A: I always get nervous but I found that if get to the gig closer to start time, I’m less nervous because I have less time to think about what could go wrong. I’ve found that you really need to stay in the zone when you’re playing and not observe yourself while in the zone. Once that happens, you leave the zone; for instance, sometimes I surprise myself as I’m playing and say to myself “Damn that was cool,” well it’s downhill after that. Your concentration was broken by your ego.

I never drink before I play and that really helps you keep your edge. The only time I feel as though I did a bad performance is when the audience doesn’t react to certain solos that always have worked. I’ve found that the cause is not so much my fault, but the fault of the sound engineer. When you see poker faces on an audience after a great solo, it’s because they’re not hearing what you are hearing on stage.

It’s always good to have your roadie in the crowd with a second set of ears to make sure the sound on stage is getting to the people. You can have a great sound in the monitors, but nothing happening in the house. You need to be particularly courteous to sound guys. Sometimes if they have never heard of Little Walter or Chicago blues, they don’t have a clue what the harp is supposed to sound
like in the mix. They pay much more attention to guitar, bass
and drums.

Q: Does any of your equipment date back to your time in Muddy’s band?

A: Yes, I have a road case that was given to me by Muddy and it was bigger then my attaché case I’d been using for my harps. It’s 20in x14in x 9in. I might sell it if a get a big enough offer. I also have a guitar that was given to me by Muddy, but I’m not selling that anytime soon. I needed a bigger case to hold a Hohner 36 melodica and my harps and mic. Muddy liked that melodica — he called it a piano harp and I recorded with it through a Leslie speaker; it sounds just like a Hammond B3. By the way, I was the first to use melodica in the blues.

Q: Do you do any special tunings on your harps?

A: NO. Now speaking about special harps you should know that the low F harp was my idea. Andy Paskas was a tech for Hohner and I asked Andy to make me a low F harp from a Marine Band G harp. I wanted this because Muddy sang “Hootchie Coochie Man” in F sometimes and I wanted play it in first position like I did when he sang in A or G. I played the low F for Mr. Hohner himself at the Hicksville factory and he liked it and didn’t realize a harp that low could be played that well; so about a year later they came out with the low F harp and then later other low harps followed.
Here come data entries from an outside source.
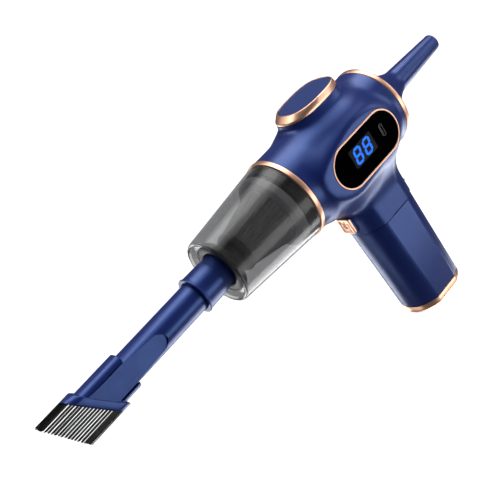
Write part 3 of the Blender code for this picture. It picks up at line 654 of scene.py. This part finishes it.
def build_handle():
    """The sleeve, whose nose leans forward, and the metal cap under it."""
    outline = handle_outline()
    low, wall = float(BOX["handle_sleeve"][0][2]), 1.8
    levels = edge_levels(low, SEAM, 0.5) + [(wall, SEAM), (wall, low)]
    verts, faces = skin(stack(outline, levels), loop=True)
    on_nose = verts[:, 0] < -6
    verts[:, 0] -= np.where(on_nose, nose_lean(verts[:, 2]), 0)
    add_mesh("handle_sleeve_skin", verts, faces, BLUE, "body", ["handle_sleeve"], "blue_plastic", 30)

    levels = [(3.1, 0.0), (2.6, 0.05), (1.3, 0.8), (0.35, 2.1), (0.05, 2.7), (0.0, 3.1)]
    levels += [(0.0, CAP - 0.3), (0.1, CAP - 0.08), (0.3, CAP), (3.4, CAP), (3.4, 3.4)]
    verts, faces = skin(stack(outline, levels))
    cap = add_mesh("base_cap_skin", verts, faces, GOLD, None)
    for i in (1, 2):
        hole = circle(2.6, 28) + (MIDDLES[f"base_screw_{i}"][0], 0)
        cut(cap, tool(stack(hole, ((0, -1), (0, 10)))))
    finished(cap, GOLD, "body", ["base_cap"], 30)


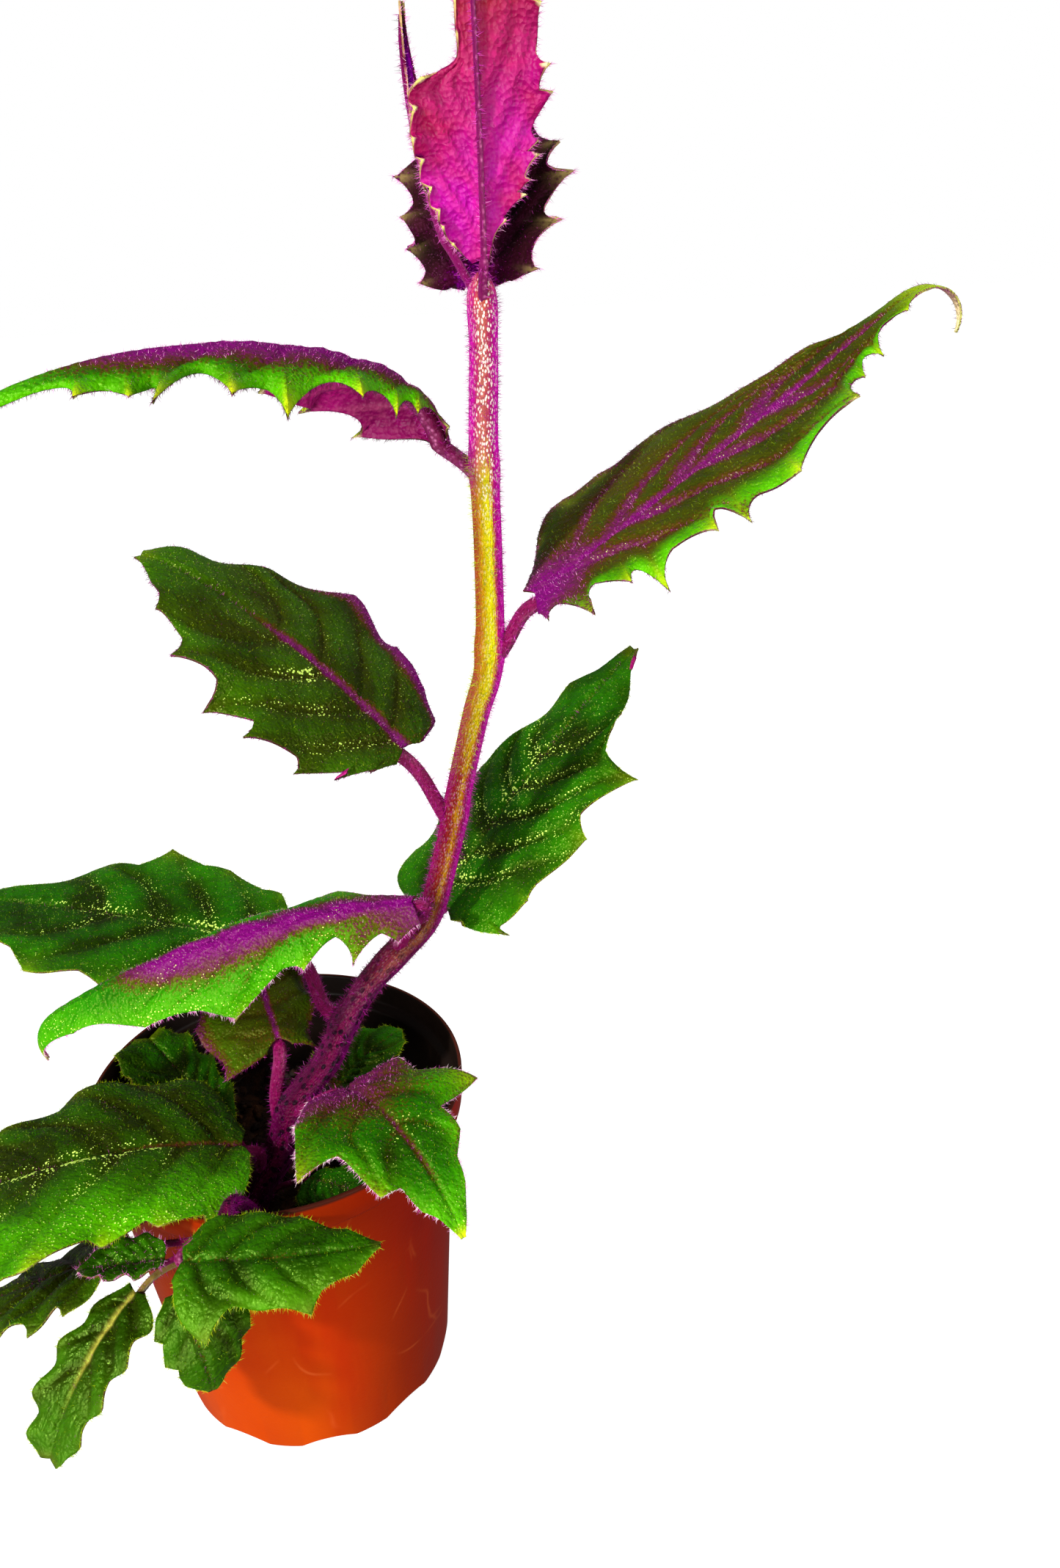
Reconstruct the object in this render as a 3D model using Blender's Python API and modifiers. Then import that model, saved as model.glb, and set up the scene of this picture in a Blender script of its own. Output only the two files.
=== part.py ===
"""A purple passion plant in a round nursery pot. Metres, +Z up, origin at the centre of the pot's underside.

Lengths below are in millimetres and angles in degrees. A heading is measured from +X towards +Y, and a rise
from the level upwards. Each leaf is one piece with its stalk, a fraction of a millimetre clear of its stem.
"""

import math
from collections import namedtuple

import bmesh
import bpy
import numpy as np
from mathutils import Matrix, Vector, noise

MM = 0.001
GAP = 0.3

POT_HEIGHT = 106
RIM_RADIUS = 55
WALL_TOP_RADIUS = 51.6
FOOT_RADIUS = 42.5
COLLAR_HEIGHT = 10
WALL = 1.4
FLOOR = 1.8
FOOT_CHAMFER = 1.0
LIP_ROUND = 0.5
POT_SIDES = 48
NOTCHES = 10
NOTCH_WIDTH = 18
NOTCH_HEIGHT = 2.8
NOTCH_TURN = -79
NOTCH_DEPTH = 8

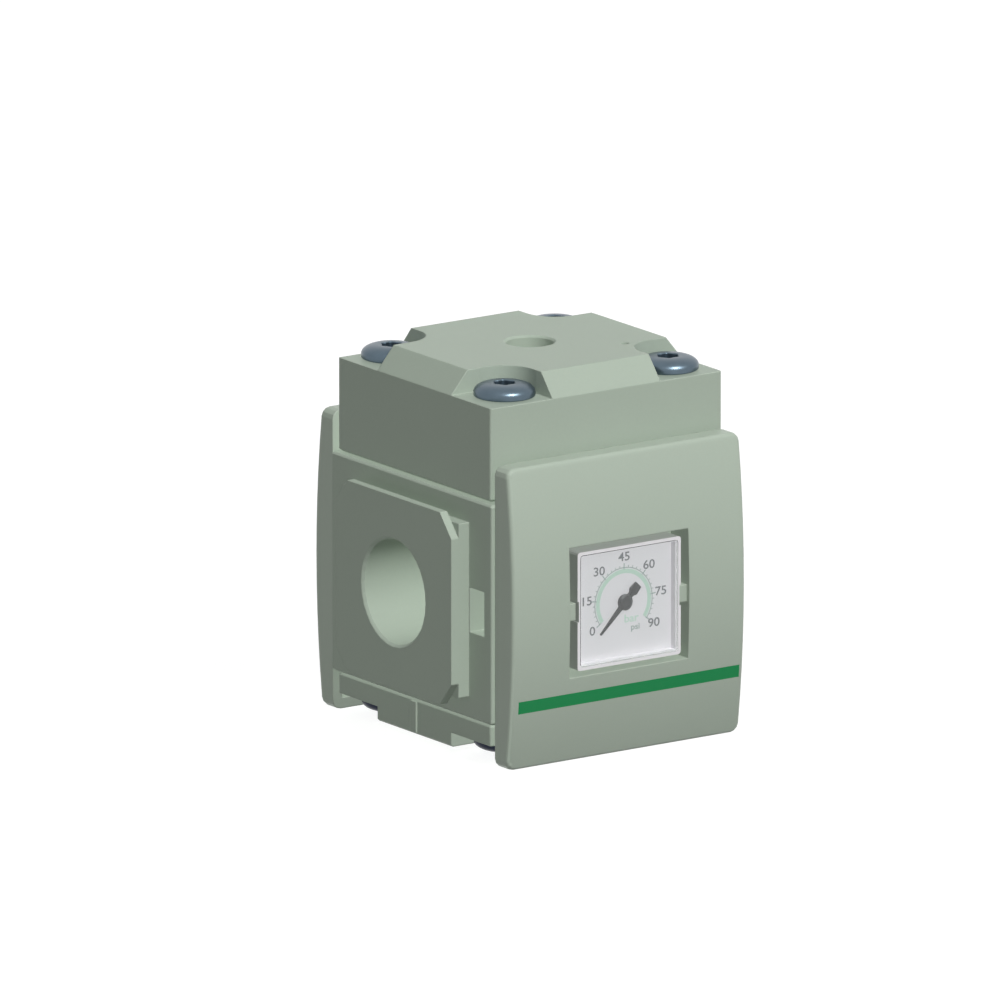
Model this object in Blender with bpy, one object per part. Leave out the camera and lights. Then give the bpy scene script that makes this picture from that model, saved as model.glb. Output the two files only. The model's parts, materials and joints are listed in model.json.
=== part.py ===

I never got credit or money for that idea.

Q: You have played “Sugar Mama” in concerts playing two different harps, alternating between a diatonic played through a section of PVC pipe which serves as the wah-wah and a mute along with a larger chromatic. How do you do that?

A: I don’t remember doing that with Sugar Mama but I did do that with an instrumental called “Alone with the Blues” on my album of the same name. That piece was in C and I used a C 64 chromatic and a Bb super chromatic and a low F harp, Melodica and bass harp. It was funny in the studio because the helper had to hand me the Melodica and the bass harp when I needed them. The harmonicas, I could switch with no problem. The track was recorded live.

Q: Did you have to learn how to develop your amazing breath control or did that come naturally?

A: I think you should never consciously think about breath control, just let it happen naturally. It will automatically adjust to what
you want to play, just like you would automatically take a deep breath after swimming underwater. You don’t say, “I’m gonna take a deep breath,” it just happens naturally. But things that help with tone are: first, get a clear vision of the tone you want, and second, play long notes. Don’t cut the notes off too short. Music can be like writing and leaving words out. Long tones also develop your wind. That’s what I’ve heard trumpet and sax players say, but I never really tried to practice like that. The way I practiced was to keep playing the same thing until I got it the way I wanted it—
that worked for me. I never played scales or exercises, etc. I always worked on something I wanted to use.

Q: Do you practice anymore? If so, how and what?

A: I got a gig every week so that’s my practice. When I go on the road, I get more practice. The best practice you can get is playing before an audience. I do, however, try to figure out new ideas and that’s like practicing too.

Q: Is your sense of rhythm innate? Can one learn a sense of rhythm?

A: I think you can learn anything, but it’s like drawing: some people can draw naturally and some can’t.

Q:When you were learning to play blues, some harp players wouldn’t share their Iicks. How did you learn your licks?

A: From records; but you had to put a penny or nickel on the needle to slow it down. You can watch a guitar player and you can see what he’s doing, but you can’t see what a harp player’s doing; it’s all in his mouth. James Cotton told me that when he wanted to see how Little Walter got that warble sound—if he was shaking the harp or shaking his head, something that could be observed—Little Walter would turn his back on Cotton and say, “That’s easy; it’s like this,” and play it, but Cotton couldn’t see what he was doing.

Q: What would be the best piece of advice you would give to someone learning to play the harmonica?

A: Listen to great blues harp players, practice and hang with musicians that are better than you. And always keep a harp in your pocket.

Q: How do you make an intermediate player better? What is the best piece of advice you can give them?

A: Try to get your sound in your head and keep fighting that harp until you’ve got it the way you like it.

Q: What advice do you have for advanced players? What’s the most important thing for them to learn?

A: Don’t try to play better than your peers—just try to play better than yourself.

Q: What has music done for you?

A: It’s made me young when I’m old. I never grew up and I always loved music, so I never worked a day in my life. It was all pleasure. And it got me a whole bunch of beautiful women to get the blues about.